• [WHAT YOU HAVE TO DO] Where a line of the material contains the string "scene", copy that line.
begin
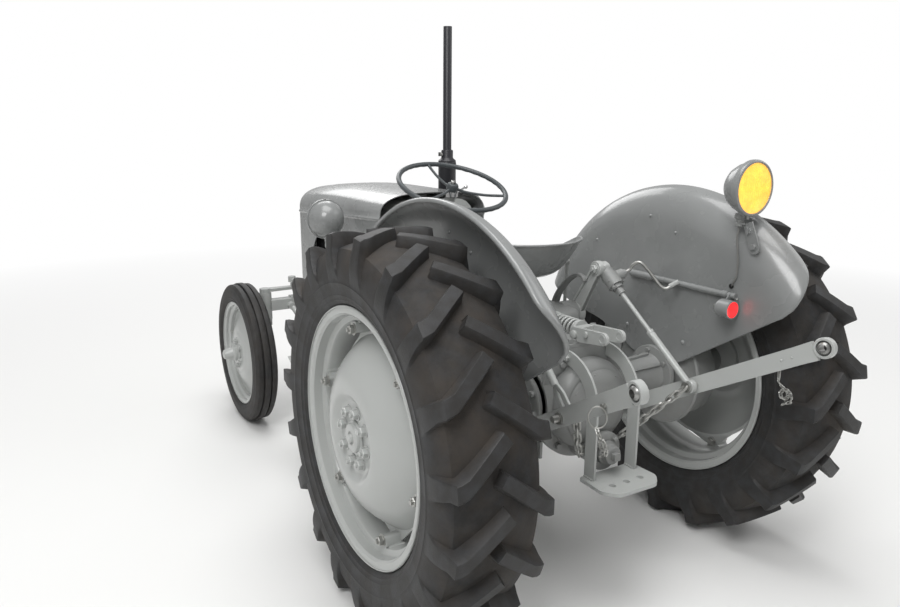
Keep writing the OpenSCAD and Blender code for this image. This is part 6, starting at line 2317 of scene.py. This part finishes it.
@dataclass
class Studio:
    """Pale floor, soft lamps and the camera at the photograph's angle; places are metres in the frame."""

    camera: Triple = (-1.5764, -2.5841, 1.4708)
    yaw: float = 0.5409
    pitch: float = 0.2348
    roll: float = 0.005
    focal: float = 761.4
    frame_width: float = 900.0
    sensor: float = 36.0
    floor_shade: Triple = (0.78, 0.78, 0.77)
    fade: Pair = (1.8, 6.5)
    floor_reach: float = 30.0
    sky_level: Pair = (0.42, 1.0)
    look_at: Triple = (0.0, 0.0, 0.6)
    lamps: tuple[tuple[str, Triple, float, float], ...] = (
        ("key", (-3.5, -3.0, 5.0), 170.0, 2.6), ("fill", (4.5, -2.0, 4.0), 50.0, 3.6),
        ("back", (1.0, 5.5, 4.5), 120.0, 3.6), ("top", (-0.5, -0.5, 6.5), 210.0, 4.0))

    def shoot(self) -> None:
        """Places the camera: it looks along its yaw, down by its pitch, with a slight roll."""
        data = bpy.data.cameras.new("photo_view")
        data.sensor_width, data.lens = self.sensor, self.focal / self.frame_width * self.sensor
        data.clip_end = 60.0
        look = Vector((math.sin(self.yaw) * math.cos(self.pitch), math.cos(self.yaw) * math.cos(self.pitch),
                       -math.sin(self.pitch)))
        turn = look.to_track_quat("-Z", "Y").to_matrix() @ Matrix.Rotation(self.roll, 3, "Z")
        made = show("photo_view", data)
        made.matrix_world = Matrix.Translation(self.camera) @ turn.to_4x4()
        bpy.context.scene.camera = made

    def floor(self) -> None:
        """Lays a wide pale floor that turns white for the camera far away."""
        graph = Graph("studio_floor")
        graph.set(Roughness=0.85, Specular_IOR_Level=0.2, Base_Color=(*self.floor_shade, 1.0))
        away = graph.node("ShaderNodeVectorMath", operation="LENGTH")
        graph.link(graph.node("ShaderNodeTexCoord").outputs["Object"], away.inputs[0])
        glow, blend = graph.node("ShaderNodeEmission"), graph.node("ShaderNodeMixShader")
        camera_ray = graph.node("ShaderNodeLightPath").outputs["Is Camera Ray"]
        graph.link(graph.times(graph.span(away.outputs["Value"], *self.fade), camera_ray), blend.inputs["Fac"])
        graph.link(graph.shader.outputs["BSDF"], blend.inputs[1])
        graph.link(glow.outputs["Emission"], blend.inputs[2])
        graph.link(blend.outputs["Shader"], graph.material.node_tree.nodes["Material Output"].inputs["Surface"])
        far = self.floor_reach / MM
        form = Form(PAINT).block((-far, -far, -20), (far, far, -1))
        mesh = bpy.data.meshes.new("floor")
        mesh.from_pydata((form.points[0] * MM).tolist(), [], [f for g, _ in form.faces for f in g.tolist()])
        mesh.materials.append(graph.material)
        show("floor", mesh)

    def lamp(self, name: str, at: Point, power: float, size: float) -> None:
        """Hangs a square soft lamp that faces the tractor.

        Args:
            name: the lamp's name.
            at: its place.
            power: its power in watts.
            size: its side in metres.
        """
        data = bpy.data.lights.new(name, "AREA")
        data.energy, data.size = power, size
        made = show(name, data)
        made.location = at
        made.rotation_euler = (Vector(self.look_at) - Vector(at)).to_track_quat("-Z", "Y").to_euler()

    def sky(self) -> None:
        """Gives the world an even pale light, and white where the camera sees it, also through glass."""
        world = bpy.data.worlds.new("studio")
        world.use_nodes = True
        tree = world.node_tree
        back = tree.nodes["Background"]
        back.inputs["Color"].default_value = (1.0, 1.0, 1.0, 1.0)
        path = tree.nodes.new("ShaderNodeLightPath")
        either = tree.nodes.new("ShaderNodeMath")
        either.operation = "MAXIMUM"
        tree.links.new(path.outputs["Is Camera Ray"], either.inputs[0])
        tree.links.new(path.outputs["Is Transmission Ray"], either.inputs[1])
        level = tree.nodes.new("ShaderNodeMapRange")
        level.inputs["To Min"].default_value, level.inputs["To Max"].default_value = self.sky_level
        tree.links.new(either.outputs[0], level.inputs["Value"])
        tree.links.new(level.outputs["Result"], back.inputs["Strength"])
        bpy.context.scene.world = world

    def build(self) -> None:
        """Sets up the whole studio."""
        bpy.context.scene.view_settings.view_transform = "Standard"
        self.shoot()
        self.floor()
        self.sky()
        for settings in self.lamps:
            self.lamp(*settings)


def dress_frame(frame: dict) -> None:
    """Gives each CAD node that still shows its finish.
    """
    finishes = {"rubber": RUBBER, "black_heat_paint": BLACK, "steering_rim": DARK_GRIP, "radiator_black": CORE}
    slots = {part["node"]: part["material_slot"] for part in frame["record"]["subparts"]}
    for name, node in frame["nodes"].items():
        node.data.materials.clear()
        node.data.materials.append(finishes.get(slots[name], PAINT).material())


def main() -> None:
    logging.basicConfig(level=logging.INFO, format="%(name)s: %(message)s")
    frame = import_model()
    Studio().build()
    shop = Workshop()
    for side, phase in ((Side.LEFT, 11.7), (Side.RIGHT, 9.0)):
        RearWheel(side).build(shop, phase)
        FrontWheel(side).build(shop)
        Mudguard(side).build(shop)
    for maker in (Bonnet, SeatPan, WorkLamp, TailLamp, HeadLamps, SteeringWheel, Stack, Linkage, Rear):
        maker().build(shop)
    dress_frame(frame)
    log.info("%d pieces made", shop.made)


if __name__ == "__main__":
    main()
end
• [FINAL RESULT]
Keep writing the OpenSCAD and Blender code for this image. This is part 6, starting at line 2317 of scene.py. This part finishes it.
        bpy.context.scene.camera = made
        bpy.context.scene.world = world
        bpy.context.scene.view_settings.view_transform = "Standard"